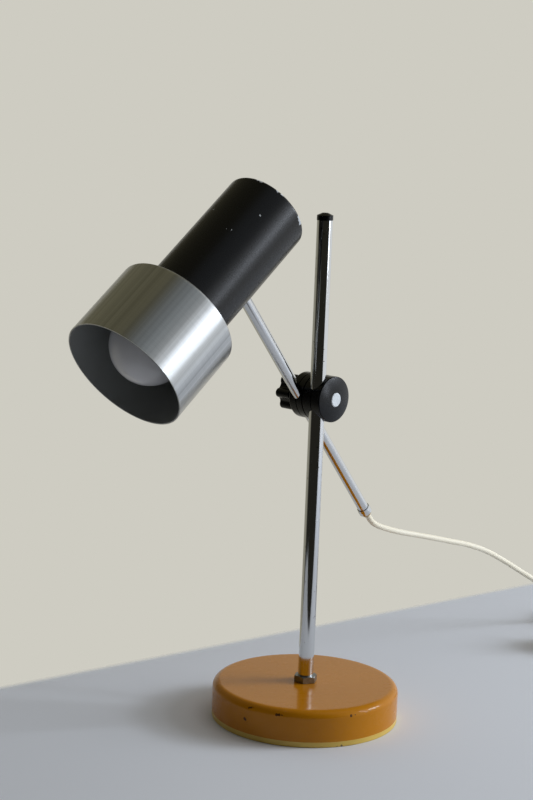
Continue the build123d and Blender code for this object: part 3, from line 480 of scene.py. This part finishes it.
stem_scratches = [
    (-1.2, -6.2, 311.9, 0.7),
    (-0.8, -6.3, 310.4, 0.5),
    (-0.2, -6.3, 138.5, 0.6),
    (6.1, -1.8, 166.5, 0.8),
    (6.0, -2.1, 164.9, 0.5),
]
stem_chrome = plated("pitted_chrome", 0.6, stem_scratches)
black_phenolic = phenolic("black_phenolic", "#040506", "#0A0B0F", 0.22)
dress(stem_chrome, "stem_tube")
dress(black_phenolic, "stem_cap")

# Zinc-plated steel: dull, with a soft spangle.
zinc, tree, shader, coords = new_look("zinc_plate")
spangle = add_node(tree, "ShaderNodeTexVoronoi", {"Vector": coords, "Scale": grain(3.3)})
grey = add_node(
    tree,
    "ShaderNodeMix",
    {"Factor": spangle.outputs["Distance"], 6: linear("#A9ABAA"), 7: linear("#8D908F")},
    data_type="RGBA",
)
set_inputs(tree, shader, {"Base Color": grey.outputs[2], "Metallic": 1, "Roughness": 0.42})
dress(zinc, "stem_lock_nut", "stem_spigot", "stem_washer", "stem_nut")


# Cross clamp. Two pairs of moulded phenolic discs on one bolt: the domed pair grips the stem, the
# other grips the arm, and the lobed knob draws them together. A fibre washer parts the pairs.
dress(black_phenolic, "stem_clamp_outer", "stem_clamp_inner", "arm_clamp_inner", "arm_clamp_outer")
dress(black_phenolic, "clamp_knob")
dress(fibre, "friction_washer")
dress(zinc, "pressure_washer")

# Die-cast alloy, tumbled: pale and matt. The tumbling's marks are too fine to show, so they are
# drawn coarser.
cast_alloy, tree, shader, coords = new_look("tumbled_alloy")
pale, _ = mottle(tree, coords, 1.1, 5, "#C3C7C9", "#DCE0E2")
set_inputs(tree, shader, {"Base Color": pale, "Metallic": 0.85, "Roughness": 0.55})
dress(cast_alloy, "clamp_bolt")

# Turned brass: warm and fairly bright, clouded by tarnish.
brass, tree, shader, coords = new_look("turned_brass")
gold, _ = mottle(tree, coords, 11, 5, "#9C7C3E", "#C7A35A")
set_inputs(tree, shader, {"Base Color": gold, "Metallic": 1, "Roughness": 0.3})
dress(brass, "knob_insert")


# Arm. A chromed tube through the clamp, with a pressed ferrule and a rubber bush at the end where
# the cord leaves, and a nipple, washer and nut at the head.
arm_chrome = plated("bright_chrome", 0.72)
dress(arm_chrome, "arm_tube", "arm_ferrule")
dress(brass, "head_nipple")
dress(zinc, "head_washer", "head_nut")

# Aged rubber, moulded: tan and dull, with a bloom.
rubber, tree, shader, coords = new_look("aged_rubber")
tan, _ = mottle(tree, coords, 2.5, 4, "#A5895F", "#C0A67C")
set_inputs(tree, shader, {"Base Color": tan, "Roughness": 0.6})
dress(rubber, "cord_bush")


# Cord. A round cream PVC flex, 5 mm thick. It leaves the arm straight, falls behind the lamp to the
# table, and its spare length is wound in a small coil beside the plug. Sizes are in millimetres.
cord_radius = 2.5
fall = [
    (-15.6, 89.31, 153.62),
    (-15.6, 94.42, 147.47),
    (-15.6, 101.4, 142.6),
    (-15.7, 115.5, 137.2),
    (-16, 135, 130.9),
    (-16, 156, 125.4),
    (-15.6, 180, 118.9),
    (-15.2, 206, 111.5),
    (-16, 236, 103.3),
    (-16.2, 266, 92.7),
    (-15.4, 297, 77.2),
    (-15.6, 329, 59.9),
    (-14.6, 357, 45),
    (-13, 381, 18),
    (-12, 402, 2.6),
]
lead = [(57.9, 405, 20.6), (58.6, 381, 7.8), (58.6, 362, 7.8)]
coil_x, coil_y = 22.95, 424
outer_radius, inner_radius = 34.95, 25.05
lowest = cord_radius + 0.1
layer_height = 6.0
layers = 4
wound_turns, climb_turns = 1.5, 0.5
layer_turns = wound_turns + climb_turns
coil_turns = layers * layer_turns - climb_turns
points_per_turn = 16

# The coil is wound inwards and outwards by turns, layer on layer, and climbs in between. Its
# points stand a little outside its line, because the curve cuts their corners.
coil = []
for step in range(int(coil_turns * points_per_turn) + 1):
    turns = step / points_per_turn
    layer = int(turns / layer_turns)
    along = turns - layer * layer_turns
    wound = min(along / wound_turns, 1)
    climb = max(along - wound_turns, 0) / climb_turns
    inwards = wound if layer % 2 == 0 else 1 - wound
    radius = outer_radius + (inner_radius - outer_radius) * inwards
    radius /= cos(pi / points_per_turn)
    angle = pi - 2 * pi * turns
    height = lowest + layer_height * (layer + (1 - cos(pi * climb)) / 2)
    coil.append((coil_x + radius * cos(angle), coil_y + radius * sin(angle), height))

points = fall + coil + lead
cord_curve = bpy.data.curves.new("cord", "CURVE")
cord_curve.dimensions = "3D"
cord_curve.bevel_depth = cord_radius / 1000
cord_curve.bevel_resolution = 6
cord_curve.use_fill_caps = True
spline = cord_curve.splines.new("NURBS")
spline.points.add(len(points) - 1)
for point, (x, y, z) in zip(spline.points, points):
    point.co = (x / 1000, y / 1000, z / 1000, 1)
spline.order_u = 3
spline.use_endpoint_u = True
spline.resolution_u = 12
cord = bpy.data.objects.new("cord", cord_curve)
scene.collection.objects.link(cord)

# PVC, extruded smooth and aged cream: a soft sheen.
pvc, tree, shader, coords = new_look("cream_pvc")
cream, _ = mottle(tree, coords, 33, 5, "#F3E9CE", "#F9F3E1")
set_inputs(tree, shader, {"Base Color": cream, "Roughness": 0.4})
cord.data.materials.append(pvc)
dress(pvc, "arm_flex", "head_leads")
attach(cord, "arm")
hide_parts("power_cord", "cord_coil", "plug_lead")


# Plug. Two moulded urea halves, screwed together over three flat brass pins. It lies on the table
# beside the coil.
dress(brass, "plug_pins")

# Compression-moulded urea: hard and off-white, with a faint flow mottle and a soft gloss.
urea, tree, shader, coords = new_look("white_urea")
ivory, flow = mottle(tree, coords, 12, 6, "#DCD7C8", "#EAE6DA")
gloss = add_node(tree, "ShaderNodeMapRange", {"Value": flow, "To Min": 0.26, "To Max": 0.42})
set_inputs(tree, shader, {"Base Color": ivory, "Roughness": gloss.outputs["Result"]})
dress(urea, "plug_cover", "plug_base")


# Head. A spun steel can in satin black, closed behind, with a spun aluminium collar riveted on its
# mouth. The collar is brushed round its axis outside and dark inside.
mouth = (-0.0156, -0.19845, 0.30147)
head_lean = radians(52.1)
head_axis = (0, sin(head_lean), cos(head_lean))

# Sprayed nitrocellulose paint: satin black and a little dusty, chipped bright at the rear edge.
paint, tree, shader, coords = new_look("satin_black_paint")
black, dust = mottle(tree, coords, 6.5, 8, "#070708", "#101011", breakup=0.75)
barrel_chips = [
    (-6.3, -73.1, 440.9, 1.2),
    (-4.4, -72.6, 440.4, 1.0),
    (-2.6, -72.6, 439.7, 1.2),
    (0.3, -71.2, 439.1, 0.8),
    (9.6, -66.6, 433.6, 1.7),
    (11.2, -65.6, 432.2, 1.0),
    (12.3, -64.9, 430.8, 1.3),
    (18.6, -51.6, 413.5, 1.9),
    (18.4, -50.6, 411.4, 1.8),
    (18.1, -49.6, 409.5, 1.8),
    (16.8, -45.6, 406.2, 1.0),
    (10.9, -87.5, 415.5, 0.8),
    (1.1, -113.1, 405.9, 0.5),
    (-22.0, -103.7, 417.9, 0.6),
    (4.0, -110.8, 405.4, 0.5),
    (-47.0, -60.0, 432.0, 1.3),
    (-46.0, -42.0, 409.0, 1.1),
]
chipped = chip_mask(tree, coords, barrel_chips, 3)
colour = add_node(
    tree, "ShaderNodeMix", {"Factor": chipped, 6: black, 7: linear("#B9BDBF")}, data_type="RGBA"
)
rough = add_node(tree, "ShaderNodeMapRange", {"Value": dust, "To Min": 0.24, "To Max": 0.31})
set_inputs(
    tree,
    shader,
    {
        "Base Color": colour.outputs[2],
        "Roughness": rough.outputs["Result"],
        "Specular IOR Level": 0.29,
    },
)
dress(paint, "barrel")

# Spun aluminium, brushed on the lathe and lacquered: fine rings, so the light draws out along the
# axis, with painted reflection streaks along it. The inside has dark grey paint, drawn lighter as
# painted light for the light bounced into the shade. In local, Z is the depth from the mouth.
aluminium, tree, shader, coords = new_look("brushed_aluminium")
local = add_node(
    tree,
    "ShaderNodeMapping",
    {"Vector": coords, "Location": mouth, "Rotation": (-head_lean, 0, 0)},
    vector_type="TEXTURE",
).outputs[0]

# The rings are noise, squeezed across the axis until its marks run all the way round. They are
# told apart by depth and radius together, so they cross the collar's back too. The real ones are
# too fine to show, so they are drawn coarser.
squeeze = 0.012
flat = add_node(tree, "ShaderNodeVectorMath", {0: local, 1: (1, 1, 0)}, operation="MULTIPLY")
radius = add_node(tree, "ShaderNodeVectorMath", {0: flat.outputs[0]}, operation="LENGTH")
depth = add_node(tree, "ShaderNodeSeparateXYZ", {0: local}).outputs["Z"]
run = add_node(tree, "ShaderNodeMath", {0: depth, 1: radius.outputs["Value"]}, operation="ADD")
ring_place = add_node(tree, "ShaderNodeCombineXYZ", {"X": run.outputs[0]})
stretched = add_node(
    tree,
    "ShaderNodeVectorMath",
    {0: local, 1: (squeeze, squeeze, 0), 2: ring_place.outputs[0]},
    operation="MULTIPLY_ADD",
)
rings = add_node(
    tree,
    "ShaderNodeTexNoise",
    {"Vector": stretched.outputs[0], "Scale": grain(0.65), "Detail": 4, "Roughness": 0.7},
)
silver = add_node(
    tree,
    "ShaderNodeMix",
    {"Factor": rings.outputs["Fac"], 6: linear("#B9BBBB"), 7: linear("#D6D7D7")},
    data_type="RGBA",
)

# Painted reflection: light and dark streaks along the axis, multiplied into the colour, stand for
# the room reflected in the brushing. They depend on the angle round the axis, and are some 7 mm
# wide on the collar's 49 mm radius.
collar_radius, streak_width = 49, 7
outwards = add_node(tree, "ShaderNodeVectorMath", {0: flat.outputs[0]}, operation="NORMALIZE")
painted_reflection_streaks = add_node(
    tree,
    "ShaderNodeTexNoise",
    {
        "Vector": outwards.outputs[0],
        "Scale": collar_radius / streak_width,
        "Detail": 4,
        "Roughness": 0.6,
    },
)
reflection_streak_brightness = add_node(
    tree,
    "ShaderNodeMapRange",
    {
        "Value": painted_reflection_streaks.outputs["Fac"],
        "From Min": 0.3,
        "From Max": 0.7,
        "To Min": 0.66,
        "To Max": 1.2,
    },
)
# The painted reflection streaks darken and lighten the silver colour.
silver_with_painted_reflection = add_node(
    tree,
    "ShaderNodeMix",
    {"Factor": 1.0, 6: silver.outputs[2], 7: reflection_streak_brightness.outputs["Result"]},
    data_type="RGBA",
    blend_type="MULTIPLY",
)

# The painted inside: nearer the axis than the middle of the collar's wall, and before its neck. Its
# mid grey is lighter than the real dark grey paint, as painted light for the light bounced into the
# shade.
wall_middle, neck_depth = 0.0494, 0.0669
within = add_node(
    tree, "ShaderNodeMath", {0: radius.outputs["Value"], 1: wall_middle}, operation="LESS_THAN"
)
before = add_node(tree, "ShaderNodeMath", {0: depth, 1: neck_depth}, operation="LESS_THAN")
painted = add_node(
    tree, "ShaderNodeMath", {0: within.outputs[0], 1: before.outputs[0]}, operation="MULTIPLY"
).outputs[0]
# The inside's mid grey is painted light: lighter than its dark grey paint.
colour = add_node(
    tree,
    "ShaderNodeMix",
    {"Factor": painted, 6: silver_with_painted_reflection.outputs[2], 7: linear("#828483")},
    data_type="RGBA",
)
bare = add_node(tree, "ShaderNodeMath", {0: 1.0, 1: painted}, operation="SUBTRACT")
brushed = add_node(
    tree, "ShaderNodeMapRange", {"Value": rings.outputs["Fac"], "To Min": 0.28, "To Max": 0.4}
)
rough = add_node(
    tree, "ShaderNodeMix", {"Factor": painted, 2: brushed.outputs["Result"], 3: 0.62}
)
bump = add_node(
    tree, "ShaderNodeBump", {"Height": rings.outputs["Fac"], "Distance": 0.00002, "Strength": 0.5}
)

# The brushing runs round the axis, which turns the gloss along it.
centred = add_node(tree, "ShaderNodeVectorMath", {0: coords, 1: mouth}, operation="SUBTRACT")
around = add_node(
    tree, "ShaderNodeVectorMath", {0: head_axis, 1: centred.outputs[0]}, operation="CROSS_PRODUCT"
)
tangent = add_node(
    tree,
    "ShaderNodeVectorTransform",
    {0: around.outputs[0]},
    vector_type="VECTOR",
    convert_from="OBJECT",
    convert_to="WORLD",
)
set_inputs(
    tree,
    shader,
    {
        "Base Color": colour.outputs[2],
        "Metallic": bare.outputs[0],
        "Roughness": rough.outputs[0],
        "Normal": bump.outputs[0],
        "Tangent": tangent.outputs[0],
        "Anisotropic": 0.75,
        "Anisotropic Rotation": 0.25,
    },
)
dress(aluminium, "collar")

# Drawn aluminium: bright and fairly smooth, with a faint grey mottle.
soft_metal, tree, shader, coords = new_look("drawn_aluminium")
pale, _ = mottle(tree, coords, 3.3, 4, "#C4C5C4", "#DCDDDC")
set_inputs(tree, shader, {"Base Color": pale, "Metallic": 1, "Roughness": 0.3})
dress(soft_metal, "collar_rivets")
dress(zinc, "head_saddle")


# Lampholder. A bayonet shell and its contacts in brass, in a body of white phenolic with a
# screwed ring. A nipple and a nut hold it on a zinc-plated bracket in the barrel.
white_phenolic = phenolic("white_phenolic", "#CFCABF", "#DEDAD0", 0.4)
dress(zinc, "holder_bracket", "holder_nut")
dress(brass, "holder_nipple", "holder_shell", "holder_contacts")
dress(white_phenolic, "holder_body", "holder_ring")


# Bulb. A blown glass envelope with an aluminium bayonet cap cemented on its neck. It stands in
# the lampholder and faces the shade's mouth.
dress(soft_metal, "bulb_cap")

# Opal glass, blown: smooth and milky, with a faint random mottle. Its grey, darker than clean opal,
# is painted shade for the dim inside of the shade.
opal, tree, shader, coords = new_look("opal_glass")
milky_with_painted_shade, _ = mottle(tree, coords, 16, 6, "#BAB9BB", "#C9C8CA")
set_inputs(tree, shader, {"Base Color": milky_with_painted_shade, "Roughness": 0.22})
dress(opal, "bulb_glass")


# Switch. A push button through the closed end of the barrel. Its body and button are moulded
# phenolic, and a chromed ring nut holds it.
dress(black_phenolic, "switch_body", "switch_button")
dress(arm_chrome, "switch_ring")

**Aim**
Scan the material above. Return every line containing the string "scene".

**Response for this exercise**
Continue the build123d and Blender code for this object: part 3, from line 480 of scene.py. This part finishes it.
scene.collection.objects.link(cord)